None of these struggles will be easy. They require alliances across sectors, political identities, and even geographies—alliances capable of challenging not just individual governments but also long-standing patterns of exploitation. But these are important struggles, and they will ultimately determine whether multilateral processes can produce more than carefully worded statements.

And that brings us back to Belém. During COP30, negotiators may have felt satisfied with meeting their procedural targets. But outside, the world they represent is entering an era marked by rising temperatures, dying forests, and shrinking room for action.
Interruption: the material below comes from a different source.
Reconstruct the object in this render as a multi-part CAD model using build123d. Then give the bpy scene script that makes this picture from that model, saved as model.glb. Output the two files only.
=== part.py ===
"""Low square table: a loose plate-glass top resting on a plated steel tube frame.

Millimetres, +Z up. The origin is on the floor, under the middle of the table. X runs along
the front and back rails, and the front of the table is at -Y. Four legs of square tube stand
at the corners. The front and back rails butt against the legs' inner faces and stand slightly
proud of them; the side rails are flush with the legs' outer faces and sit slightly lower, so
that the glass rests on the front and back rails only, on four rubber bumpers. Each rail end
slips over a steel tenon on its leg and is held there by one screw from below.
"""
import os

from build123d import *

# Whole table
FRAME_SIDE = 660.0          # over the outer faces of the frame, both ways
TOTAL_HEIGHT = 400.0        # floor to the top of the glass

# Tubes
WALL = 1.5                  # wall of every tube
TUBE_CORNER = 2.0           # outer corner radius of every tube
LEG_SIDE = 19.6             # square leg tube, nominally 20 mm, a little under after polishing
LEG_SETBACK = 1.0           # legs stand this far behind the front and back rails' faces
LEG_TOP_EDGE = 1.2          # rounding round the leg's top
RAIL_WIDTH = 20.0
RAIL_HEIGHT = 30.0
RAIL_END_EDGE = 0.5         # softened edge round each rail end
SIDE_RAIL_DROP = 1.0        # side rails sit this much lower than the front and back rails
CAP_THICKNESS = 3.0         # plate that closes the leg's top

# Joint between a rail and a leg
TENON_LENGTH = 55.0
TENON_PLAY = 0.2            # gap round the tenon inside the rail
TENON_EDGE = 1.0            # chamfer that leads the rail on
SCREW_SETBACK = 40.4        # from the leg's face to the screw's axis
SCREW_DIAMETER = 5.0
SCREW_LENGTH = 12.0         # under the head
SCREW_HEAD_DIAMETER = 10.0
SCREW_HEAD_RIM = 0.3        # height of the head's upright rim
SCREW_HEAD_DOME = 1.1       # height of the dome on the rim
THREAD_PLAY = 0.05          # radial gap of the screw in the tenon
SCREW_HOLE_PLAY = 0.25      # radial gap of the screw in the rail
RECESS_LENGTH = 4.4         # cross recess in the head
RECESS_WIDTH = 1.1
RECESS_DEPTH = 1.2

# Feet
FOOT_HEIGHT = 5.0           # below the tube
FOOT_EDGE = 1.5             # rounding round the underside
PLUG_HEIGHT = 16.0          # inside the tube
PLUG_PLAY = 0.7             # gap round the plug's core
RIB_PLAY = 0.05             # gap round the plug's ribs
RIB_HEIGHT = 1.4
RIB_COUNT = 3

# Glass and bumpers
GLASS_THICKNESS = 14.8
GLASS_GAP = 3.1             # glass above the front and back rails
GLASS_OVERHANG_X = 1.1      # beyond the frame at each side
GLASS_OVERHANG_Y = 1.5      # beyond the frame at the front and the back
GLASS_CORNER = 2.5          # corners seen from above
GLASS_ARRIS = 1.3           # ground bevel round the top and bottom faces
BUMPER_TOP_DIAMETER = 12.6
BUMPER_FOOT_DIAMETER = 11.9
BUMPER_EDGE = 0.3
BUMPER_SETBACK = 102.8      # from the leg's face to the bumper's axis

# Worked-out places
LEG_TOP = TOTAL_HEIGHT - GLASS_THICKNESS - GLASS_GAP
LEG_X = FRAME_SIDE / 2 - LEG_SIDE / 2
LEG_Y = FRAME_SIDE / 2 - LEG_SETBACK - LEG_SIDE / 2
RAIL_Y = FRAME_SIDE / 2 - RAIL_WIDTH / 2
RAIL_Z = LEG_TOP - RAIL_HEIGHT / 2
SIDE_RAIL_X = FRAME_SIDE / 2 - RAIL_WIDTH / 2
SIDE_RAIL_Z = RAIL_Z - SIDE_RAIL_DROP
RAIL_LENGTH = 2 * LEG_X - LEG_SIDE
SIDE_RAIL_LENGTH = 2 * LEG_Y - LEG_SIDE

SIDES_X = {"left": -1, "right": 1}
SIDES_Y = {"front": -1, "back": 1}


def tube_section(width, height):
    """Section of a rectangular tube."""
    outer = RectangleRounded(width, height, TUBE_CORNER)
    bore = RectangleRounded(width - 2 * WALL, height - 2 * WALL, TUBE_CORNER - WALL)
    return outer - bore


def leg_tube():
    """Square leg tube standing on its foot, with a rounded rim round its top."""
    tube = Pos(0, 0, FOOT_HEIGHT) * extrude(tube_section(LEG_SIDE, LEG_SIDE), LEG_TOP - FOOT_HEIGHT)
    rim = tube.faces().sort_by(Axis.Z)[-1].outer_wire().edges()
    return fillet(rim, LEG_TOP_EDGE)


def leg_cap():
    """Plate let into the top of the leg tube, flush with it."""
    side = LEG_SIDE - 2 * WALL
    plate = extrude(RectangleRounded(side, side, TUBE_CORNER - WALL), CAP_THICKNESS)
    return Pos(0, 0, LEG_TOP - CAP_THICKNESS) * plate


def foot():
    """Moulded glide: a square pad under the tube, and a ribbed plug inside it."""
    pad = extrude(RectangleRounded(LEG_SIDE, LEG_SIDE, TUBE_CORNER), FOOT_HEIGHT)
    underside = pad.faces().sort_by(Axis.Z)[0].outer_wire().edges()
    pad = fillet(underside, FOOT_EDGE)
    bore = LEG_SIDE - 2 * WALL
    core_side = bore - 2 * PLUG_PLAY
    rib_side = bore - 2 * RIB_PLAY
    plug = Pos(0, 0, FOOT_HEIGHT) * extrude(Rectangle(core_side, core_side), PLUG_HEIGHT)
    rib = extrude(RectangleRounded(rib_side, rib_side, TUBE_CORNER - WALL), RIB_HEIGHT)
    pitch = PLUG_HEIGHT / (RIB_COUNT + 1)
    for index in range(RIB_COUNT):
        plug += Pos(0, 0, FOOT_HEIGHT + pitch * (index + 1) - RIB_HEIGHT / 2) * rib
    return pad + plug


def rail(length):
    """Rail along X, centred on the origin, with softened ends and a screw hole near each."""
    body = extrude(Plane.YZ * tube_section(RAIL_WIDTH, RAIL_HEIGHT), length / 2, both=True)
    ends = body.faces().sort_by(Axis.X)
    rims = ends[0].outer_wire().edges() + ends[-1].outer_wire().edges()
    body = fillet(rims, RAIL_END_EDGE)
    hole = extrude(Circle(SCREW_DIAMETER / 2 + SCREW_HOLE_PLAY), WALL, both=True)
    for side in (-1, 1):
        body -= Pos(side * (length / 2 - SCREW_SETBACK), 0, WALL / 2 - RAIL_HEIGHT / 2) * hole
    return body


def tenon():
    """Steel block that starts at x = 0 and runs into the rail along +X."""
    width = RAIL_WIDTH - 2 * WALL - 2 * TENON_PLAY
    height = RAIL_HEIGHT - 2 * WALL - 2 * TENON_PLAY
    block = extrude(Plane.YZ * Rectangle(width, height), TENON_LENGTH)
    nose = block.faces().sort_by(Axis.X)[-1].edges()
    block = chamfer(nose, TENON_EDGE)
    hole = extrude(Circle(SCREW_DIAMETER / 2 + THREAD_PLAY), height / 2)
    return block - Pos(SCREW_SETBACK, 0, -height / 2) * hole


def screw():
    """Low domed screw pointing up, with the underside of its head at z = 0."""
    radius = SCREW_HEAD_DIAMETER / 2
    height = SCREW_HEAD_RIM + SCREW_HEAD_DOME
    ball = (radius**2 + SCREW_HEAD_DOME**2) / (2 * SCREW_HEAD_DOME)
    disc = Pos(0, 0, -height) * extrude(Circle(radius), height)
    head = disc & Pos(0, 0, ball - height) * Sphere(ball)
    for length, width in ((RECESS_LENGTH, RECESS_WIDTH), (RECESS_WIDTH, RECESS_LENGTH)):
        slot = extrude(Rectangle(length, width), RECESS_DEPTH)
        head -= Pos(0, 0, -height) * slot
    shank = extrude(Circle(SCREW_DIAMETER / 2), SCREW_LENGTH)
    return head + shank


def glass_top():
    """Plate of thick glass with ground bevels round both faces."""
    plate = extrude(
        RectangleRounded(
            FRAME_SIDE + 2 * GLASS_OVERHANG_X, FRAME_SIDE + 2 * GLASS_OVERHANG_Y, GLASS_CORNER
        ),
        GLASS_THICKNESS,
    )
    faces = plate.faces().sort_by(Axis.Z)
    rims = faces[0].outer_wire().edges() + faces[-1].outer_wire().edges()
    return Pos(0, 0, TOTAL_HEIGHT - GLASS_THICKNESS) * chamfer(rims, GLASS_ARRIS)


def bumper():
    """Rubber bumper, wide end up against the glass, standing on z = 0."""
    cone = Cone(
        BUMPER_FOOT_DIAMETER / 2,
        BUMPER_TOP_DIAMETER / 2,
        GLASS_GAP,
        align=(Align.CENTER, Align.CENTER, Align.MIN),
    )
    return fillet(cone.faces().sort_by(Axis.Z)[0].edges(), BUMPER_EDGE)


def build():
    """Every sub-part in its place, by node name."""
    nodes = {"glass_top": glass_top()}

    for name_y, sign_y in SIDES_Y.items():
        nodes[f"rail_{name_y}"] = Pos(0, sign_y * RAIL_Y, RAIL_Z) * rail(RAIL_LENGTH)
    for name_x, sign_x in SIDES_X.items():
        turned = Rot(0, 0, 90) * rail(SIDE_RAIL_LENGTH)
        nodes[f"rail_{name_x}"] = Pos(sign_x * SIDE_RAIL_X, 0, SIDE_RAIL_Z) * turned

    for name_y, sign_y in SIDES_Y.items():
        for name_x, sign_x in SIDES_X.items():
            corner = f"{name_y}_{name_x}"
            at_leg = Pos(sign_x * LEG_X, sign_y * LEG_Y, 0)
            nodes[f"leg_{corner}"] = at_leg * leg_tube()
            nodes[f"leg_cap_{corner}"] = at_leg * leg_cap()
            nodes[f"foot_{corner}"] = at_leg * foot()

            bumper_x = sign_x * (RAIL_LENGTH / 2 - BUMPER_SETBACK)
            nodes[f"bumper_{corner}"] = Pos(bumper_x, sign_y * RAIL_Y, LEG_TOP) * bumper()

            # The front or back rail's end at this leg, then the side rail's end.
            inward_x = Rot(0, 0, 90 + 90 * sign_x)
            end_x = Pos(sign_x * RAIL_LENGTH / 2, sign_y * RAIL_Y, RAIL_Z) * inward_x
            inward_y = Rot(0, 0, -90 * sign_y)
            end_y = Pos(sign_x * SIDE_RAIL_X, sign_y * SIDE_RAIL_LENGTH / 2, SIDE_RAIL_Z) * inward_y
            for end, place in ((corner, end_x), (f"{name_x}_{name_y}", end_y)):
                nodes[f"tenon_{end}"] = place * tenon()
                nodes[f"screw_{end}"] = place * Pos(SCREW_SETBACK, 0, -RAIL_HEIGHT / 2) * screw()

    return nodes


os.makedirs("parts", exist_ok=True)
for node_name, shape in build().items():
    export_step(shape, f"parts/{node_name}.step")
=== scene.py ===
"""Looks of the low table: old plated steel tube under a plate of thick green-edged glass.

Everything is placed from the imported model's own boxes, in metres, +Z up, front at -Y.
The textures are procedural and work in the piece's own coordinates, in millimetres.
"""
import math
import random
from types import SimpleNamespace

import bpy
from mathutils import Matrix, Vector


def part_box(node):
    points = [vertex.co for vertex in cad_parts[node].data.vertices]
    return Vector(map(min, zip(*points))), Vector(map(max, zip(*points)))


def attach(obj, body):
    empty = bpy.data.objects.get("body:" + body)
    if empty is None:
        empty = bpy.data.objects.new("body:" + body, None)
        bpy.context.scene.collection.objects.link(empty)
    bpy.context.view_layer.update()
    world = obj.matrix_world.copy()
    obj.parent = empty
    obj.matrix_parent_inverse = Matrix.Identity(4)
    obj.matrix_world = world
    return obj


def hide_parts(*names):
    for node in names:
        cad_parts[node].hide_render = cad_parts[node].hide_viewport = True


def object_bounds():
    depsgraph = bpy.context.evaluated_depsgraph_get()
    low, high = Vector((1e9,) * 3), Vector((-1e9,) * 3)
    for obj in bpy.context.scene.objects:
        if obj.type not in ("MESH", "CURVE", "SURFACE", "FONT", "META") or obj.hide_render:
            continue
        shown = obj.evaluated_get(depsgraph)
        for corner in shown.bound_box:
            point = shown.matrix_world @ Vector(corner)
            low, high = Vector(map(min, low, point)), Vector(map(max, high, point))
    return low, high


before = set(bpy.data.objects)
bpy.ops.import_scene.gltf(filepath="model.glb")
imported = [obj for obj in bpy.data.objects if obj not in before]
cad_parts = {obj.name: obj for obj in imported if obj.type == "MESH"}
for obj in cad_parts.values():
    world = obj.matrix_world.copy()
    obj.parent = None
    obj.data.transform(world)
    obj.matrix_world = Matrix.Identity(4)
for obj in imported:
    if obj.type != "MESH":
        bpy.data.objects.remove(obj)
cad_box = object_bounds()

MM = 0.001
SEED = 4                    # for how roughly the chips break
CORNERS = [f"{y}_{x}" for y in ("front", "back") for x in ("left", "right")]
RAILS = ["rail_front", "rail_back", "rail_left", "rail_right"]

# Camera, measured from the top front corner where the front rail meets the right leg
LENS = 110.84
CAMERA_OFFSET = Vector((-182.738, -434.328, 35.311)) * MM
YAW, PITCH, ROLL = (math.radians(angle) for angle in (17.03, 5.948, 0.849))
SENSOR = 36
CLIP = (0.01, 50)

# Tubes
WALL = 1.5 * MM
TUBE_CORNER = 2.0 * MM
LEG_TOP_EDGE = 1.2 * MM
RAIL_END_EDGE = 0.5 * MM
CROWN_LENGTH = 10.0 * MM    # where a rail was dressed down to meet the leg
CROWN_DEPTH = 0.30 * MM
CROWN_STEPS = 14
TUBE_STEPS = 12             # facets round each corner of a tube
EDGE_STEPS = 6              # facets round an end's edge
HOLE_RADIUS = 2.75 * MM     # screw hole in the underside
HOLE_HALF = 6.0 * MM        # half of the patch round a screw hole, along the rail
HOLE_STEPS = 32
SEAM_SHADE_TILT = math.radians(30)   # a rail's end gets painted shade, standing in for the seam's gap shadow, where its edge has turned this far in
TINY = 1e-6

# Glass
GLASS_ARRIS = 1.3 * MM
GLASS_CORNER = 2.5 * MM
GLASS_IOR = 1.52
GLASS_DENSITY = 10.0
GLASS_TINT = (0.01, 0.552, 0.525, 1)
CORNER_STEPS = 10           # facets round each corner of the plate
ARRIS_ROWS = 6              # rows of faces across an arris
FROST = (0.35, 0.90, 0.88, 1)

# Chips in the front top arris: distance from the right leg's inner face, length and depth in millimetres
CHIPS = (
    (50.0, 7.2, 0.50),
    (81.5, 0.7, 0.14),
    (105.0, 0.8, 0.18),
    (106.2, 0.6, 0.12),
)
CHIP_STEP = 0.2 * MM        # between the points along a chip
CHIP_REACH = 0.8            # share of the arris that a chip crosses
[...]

The failure to reach agreement on fossil fuels and deforestation is not just a diplomatic disappointment; it is also a reminder that politics is still lagging far behind the planet.

Yet the summit revealed something else: that power doesn’t just flow from the negotiating table. It emerges when Indigenous leaders break through security lines to demand recognition, when young people take over alleys long isolated from dissent, when communities reject the slow violence of incrementalism. These moments, though brief, demonstrate what true climate leadership looks like: undiplomatic, unpolished, but urgent and collective.

So, when all the delegates go home relieved to have achieved their agenda, civil society must do the opposite: refuse to budge, refuse to normalize a year-long delay, refuse to accept that the government can continue to ignore science. If the next five years are truly important—and they are—this is when movements must shape the future that negotiators in Belém refused to confront.